Clustering and Alignment: Understanding the Training Dynamics in Modular Addition
This work provides insights into the fundamental mechanisms of neural network training dynamics, which is incremental but offers a new perspective on regularization effects.
The paper investigates how neural networks develop interpretable algorithms during training by analyzing the training dynamics of a small network on modular addition, revealing that embedding vectors organize into grid and circle structures due to clustering and alignment tendencies, with explicit formulae proposed to model these interactions and validated through particle simulations.

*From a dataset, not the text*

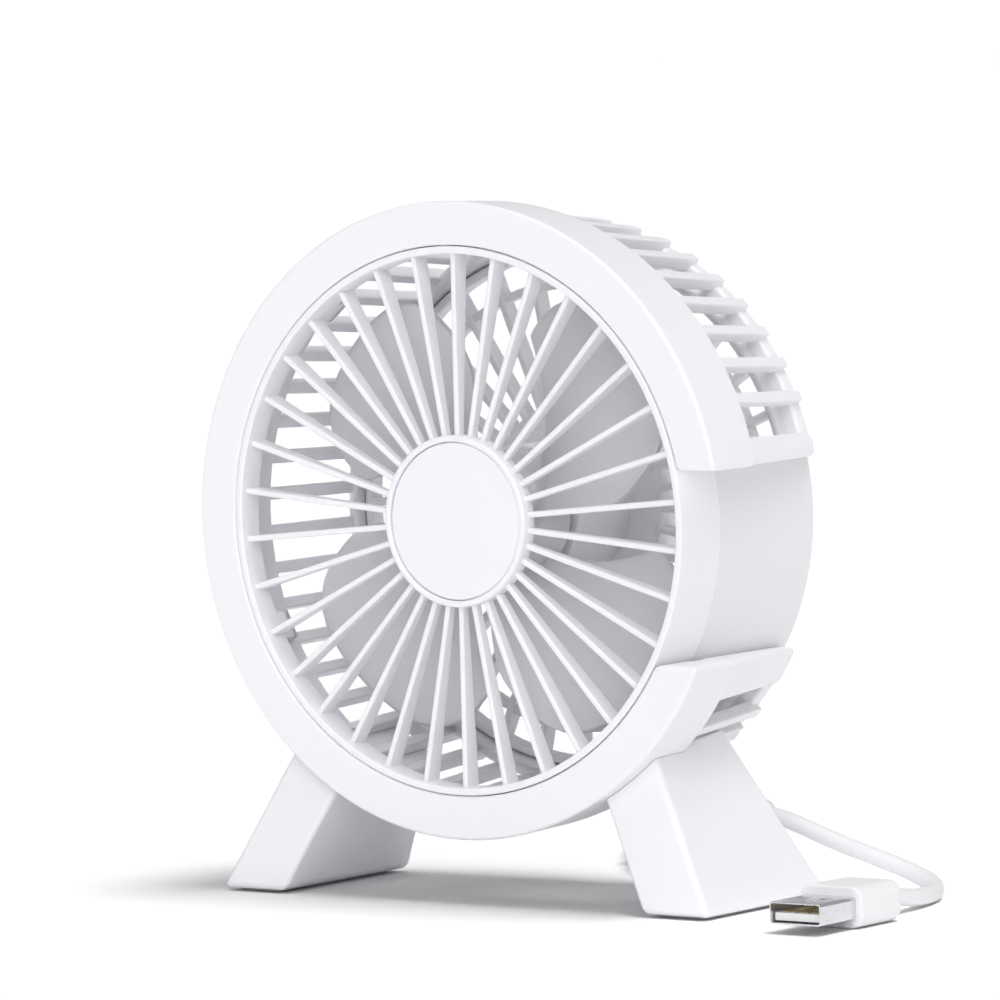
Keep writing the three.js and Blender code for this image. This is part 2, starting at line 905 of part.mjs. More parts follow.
function impellerBody() {
  const { hubRadius, hubWall, hubFront, hubRear, hubStep, bossInset, blades } = impeller;
  const boss = BORE + impeller.bossWall;
  const hub = turned([
    [BORE, hubFront],
    [hubRadius - hubStep, hubFront],
    [hubRadius, hubFront + hubStep],
    [hubRadius, hubRear],
    [hubRadius - hubWall, hubRear],
    [hubRadius - hubWall, hubFront + hubStep],
    [boss, hubFront + hubStep],
    [boss, hubRear - bossInset],
    [BORE, hubRear - bossInset],
  ]);
  const inside = ring(0, hubRadius - hubWall, hubFront + hubStep, FAR);
  const vanes = Array.from({ length: blades }, (_, i) =>
    less(blade((360 * i) / blades + impeller.firstBlade), inside),
  );
  return joined(hub, ...vanes);
}

// The small clip that stops the impeller from sliding off the front of its shaft.
function shaftClip() {
  const rear = impeller.hubFront - FIT;
  return ring(0, BORE + motor.clipWall, rear - motor.clipWall, rear, 20);
}

// ---------------------------------------------------------------- rear cover, switch and button

const DECK_REAR = backGrille.rear;
const BOARD_FRONT = CAN_REAR + board.standOff;
const SWITCH_FRONT = BOARD_FRONT + board.thickness + FIT;
const SWITCH_REAR = SWITCH_FRONT + board.switchDepth;
const PLUNGER_START = SWITCH_REAR - board.plungerSink;

function motorCover() {
  const { radius, wall, rear, edge, screwCircle, bossRadius, buttonHole } = cover;
  const front = DECK_REAR + FIT;
  const shell = turned([
    [buttonHole, rear - wall],
    [radius - wall, rear - wall],
    [radius - wall, front],
    [radius, front],
    [radius, rear - edge],
    [radius - edge, rear],
    [buttonHole, rear],
  ]);
  const bosses = coverScrewAngles().map((angle) =>
    rodInDepth(bossRadius, screwCircle, angle, front, rear - wall / 2),
  );
  const bores = coverScrewAngles().map((angle) =>
    rodInDepth(screw.hole, screwCircle, angle, front - OVER, rear + OVER),
  );
  const counterbores = coverScrewAngles().map((angle) =>
    rodInDepth(screw.head + FIT, screwCircle, angle, front + cover.seat, rear + OVER),
  );
  const width = cable.glandNeck + FIT;
  const inner = radius - wall - OVER;
  const outer = radius + OVER;
  const notch = joined(
    atAngle(block(inner, outer, front - OVER, cable.glandAxis, -width, width), cable.glandAngle),
    rodOutwards(width, inner, outer, cable.glandAngle, cable.glandAxis, 16),
  );
  return less(joined(shell, ...bosses), ...bores, ...counterbores, notch);
}

function switchBody() {
  const half = board.switchHalf;
  const body = block(-half, half, SWITCH_FRONT, SWITCH_REAR, -half, half);
  const bottom = PLUNGER_START - button.travel - FIT;
  return less(body, ring(0, button.plungerRadius + FIT, bottom, SWITCH_REAR + OVER, 16));
}

function switchPlunger() {
  return ring(0, button.plungerRadius, PLUNGER_START, flangeFront() - FIT, 16);
}

function flangeFront() {
  return cover.rear - cover.wall - FIT - button.flangeDepth;
}

function powerButton() {
  const front = flangeFront();
  const body = turned(
    [
      [0, front],
      [button.flange, front],
      [button.flange, front + button.flangeDepth],
      [button.radius, front + button.flangeDepth],
      [button.radius, button.rear - button.edge],
      [button.radius - button.edge, button.rear],
      [0, button.rear],
    ],
    32,
  );
  return body;
}

// ---------------------------------------------------------------- cable and plug

// The strain relief: a neck in the cover's notch, a flange outside it, and a ribbed taper.
function cableGland() {
  const neckStart = cover.radius - cover.wall - cable.glandNeck;
  const flangeStart = cover.radius + FIT;
  const flangeEnd = flangeStart + cable.glandPlate;
  const end = flangeStart + cable.glandLength;
  const [thick, thin] = cable.glandWalls;
  const body = turned(
    [
      [0, neckStart],
      [cable.glandNeck, neckStart],
      [cable.glandNeck, flangeStart],
      [cable.glandFlange, flangeStart],
      [cable.glandFlange, flangeEnd],
      [cable.diameter / 2 + thick, flangeEnd],
      [cable.diameter / 2 + thin, end],
      [0, end],
    ],
    24,
  );
  return atAngle(body.rotateZ(-Math.PI / 2).translate(0, cable.glandAxis, 0), cable.glandAngle);
}

// A round tube along a smooth curve through these points.
function tube(points, radius, steps) {
  const curve = new THREE.CatmullRomCurve3(points.map((point) => new THREE.Vector3(...point)));
  const section = new THREE.Shape();
  section.absarc(0, 0, radius, 0, 2 * Math.PI);
  return new THREE.ExtrudeGeometry(section, {
    steps,
    curveSegments: 8,
    bevelEnabled: false,
    extrudePath: curve,
  });
}

// A race-track outline in the hank's own frame, whose X runs from the near fold to the far one.
function raceTrack(half) {
  const shape = new THREE.Shape();
  shape.absarc(hank.straight, 0, half, -Math.PI / 2, Math.PI / 2);
  shape.absarc(0, 0, half, Math.PI / 2, 1.5 * Math.PI);
  return shape;
}

function hankBody() {
  const half = (hank.lanes * cable.diameter) / 2;
  const outline = raceTrack(hank.middleRadius + half);
  outline.holes.push(raceTrack(hank.middleRadius - half));
  return new THREE.ExtrudeGeometry(outline, {
    depth: hank.layers * cable.diameter,
    bevelEnabled: false,
    curveSegments: 12,
  }).translate(0, 0, hank.lift);
}

function cableTie() {
  const half = hank.middleRadius + (hank.lanes * cable.diameter) / 2 + FIT;
  const top = hank.lift + hank.layers * cable.diameter + FIT;
  const x = (hank.straight - hank.tieWidth) / 2;
  const wall = hank.tieWall;
  const band = block(x, x + hank.tieWidth, -half - wall, half + wall, 0, top + wall);
  return less(band, block(x - OVER, x + hank.tieWidth + OVER, -half, half, wall, top));
}

const PLUG_MIDDLE = plug.bodyHeight / 2;
const SHELL_BOTTOM = PLUG_MIDDLE - plug.shellHeight / 2;

function plugBody() {
  const { bodyWidth, bodyHeight, bodyLength, bodyCorner, shellRear } = plug;
  const outline = roundedRectangle(bodyWidth, bodyHeight, bodyCorner);
  return extrudedInDepth(outline, shellRear, shellRear + bodyLength).translate(0, 0, PLUG_MIDDLE);
}

function plugShell() {
  const { shellWidth, shellHeight, shellLength, shellWall, shellRear } = plug;
  const front = shellRear - FIT - shellLength;
  const rear = shellRear - FIT;
  const half = shellWidth / 2;
  const outside = block(-half, half, front, rear, SHELL_BOTTOM, SHELL_BOTTOM + shellHeight);
  const inside = block(
    -half + shellWall,
    half - shellWall,
    front - OVER,
    rear + OVER,
    SHELL_BOTTOM + shellWall,
    SHELL_BOTTOM + shellHeight - shellWall,
  );
  const windows = [-1, 1].map((side) => {
    const x = (side * plug.windowPitch) / 2;
    const y = rear - plug.windowBack;
    const [w, l] = [plug.windowWidth / 2, plug.windowLength / 2];
    return block(x - w, x + w, y - l, y + l, SHELL_BOTTOM - OVER, plug.bodyHeight);
  });
  return less(outside, inside, ...windows);
}

function tongueTop() {
  return SHELL_BOTTOM + plug.shellWall + FIT + plug.tongueThickness;
}

function plugTongue() {
  const half = plug.shellWidth / 2 - plug.shellWall - FIT;
  const front = plug.shellRear - FIT - plug.shellLength + plug.tongueRecess;
  const bottom = SHELL_BOTTOM + plug.shellWall + FIT;
  return block(-half, half, front, plug.shellRear - FIT, bottom, tongueTop());
}

function plugContact(place) {
  const x = (place - 1.5) * plug.contactPitch;
  const half = plug.contactWidth / 2;
  const front = plug.shellRear - plug.shellLength + plug.contactStart;
  const bottom = tongueTop() + FIT / 2;
  const top = bottom + plug.contactHeight;
  return block(x - half, x + half, front, plug.shellRear - OVER, bottom, top);
}

// ---------------------------------------------------------------- materials and assembly

function finish(colour, roughness, metalness = 0) {
  return new THREE.MeshStandardMaterial({ color: colour, roughness, metalness });
}

const WHITE = finish(0xf3f3f8, 0.42);
const IVORY = finish(0xe9e9ef, 0.5);
const RUBBER = finish(0xd9d9dc, 0.85);
const SOFT_WHITE = finish(0xe4e4e9, 0.6);
const STEEL = finish(0xb8bac0, 0.3, 1);
const DARK_STEEL = finish(0x5a5c60, 0.45, 1);
const BRASS = finish(0xc8a24a, 0.35, 1);
const COPPER = finish(0xb0623a, 0.4, 1);
const MAGNET = finish(0x2c2c2e, 0.7);
const BOARD = finish(0x2f6b45, 0.55);

const desk_fan = new THREE.Group();
const fan = new THREE.Group();
fan.position.set(CENTRE_X, FRONT_Y, AXIS_HEIGHT);
const coiled = new THREE.Group();
coiled.position.set(hank.near.x, hank.near.y, 0);
coiled.rotation.z = rad(hank.heading);
const connector = new THREE.Group();
connector.position.x = plug.x;
desk_fan.add(fan, coiled, connector);

function add(group, name, geometry, material) {
  const mesh = new THREE.Mesh(geometry, material.clone());
  mesh.name = name;
  group.add(mesh);
}

add(fan, "front_bezel", frontBezel(), WHITE);
add(fan, "front_grille", frontGrille(), WHITE);
add(fan, "grille_cap", grilleCap(), WHITE);
add(fan, "rear_housing", rearHousing(), WHITE);
add(fan, "back_grille", backGrilleBody(), WHITE);
add(fan, "right_foot", rightFoot(false), WHITE);
add(fan, "left_foot", rightFoot(true), WHITE);
add(fan, "right_foot_pad", padBlock(0, pad.thickness), RUBBER);
add(fan, "left_foot_pad", mirrored(padBlock(0, pad.thickness)), RUBBER);

lug.angles.forEach((angle, i) => {
  const head = HOUSING_LUG + lug.thickness + FIT + screw.headDepth;
  add(fan, `bezel_screw_${i + 1}`, screwInDepth(LUG_CIRCLE, angle, head, screw.lugLength, -1), STEEL);
});
["right", "left"].forEach((side, i) => {
  const angle = footScrewAngles()[i];
  const seat = COLLAR_INNER - FIT;
  const rearSeat = seat - housing.saddleInset;
  add(fan, `${side}_foot_screw_front`, screwOutwards(angle, foot.screwFront, seat), STEEL);
  add(fan, `${side}_foot_screw_rear`, screwOutwards(angle, foot.screwRear, rearSeat), STEEL);
});

add(fan, "motor_can", motorCan(), STEEL);
add(
  fan,
  "motor_end_cap",
  ring(BUSH_OUTER + FIT, motor.canRadius, CAN_REAR + FIT, CAN_REAR + motor.capLength, 40),
  IVORY,
);
add(fan, "motor_magnet_right", magnet(0), MAGNET);
add(fan, "motor_magnet_left", magnet(180), MAGNET);
add(
  fan,
  "motor_bush_front",
  ring(BUSH_BORE, BUSH_OUTER, FRONT_BUSH, FRONT_BUSH + motor.bushLength, 32),
  BRASS,
);
add(
  fan,
  "motor_bush_rear",
  ring(BUSH_BORE, BUSH_OUTER, CAN_REAR + FIT, CAN_REAR + motor.capLength, 32),
  BRASS,
);
add(fan, "motor_brush_right", brush(1), COPPER);
add(fan, "motor_brush_left", brush(-1), COPPER);
motorScrewAngles().forEach((angle, i) => {
  const head = SLEEVE_FRONT - FIT - screw.headDepth;
  const made = screwInDepth(motor.screwCircle, angle, head, screw.motorLength, 1);
  add(fan, `motor_screw_${i + 1}`, made, STEEL);
});

add(fan, "impeller", impellerBody(), SOFT_WHITE);
add(fan, "impeller_clip", shaftClip(), IVORY);
add(fan, "motor_shaft", motorShaft(), STEEL);
add(fan, "rotor_core", rotorCore(), DARK_STEEL);
add(
  fan,
  "commutator",
  ring(BORE, motor.commutatorRadius, CAN_REAR - motor.commutatorLength, CAN_REAR, 20),
  COPPER,
);

add(fan, "motor_cover", motorCover(), WHITE);
coverScrewAngles().forEach((angle, i) => {
  const head = DECK_REAR + FIT + cover.seat + FIT + screw.headDepth;
  const made = screwInDepth(cover.screwCircle, angle, head, screw.coverLength, -1);
  add(fan, `cover_screw_${i + 1}`, made, STEEL);
});
const boardRadius = SLEEVE_INNER - board.inset;
const boardRear = BOARD_FRONT + board.thickness;
add(fan, "control_board", ring(0, boardRadius, BOARD_FRONT, boardRear, 32), BOARD);
add(fan, "switch_body", switchBody(), MAGNET);
add(fan, "switch_plunger", switchPlunger(), IVORY);
add(fan, "power_button", powerButton(), SOFT_WHITE);

add(fan, "cable_gland", cableGland(), SOFT_WHITE);
add(desk_fan, "cable_from_fan", tube(cableFromFan, cable.diameter / 2, 10), SOFT_WHITE);
add(desk_fan, "cable_to_plug", tube(cableToPlug, cable.diameter / 2, 16), SOFT_WHITE);
add(coiled, "cable_hank", hankBody(), SOFT_WHITE);
add(coiled, "cable_tie", cableTie(), SOFT_WHITE);
add(connector, "plug_body", plugBody(), SOFT_WHITE);
add(connector, "plug_shell", plugShell(), STEEL);
add(connector, "plug_tongue", plugTongue(), IVORY);
for (let place = 0; place < 4; place += 1) {
  add(connector, `plug_contact_${place + 1}`, plugContact(place), BRASS);
}

export default desk_fan;
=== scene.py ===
"""A small white USB desk fan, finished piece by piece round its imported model."""

from __future__ import annotations

import logging
import math
from dataclasses import dataclass, field
from enum import Enum
from typing import Callable, Sequence

import bmesh
import bpy
from mathutils import Matrix, Vector


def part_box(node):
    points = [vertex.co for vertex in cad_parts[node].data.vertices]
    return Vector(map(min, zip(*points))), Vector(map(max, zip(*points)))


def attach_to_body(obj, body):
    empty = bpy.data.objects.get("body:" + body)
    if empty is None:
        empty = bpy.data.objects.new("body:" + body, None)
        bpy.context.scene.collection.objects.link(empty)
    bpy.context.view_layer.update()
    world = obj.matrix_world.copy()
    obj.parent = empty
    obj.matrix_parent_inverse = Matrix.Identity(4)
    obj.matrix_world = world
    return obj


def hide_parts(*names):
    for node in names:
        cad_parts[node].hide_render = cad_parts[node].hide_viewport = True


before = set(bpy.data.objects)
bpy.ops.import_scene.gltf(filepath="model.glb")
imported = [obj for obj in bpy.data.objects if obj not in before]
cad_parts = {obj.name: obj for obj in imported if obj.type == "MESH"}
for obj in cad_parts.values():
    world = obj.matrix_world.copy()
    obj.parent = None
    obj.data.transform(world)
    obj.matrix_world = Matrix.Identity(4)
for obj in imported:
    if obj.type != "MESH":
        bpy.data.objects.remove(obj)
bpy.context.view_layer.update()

LOG = logging.getLogger("desk_fan")
MM = 0.001

Profile = list[tuple[float, float]]
Row = list[Vector]


class Body(Enum):
    """The rigid bodies that pieces ride on."""

    STAND = "stand"
    ROTOR = "rotor"
    BUTTON = "button"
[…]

Recent studies have revealed that neural networks learn interpretable algorithms for many simple problems. However, little is known about how these algorithms emerge during training. In this article, I study the training dynamics of a small neural network with 2-dimensional embeddings on the problem of modular addition. I observe that embedding vectors tend to organize into two types of structures: grids and circles. I study these structures and explain their emergence as a result of two simple tendencies exhibited by pairs of embeddings: clustering and alignment. I propose explicit formulae for these tendencies as interaction forces between different pairs of embeddings. To show that my formulae can fully account for the emergence of these structures, I construct an equivalent particle simulation where I show that identical structures emerge. I discuss the role of weight decay in my setup and reveal a new mechanism that links regularization and training dynamics. To support my findings, I also release an interactive demo available at https://modular-addition.vercel.app/.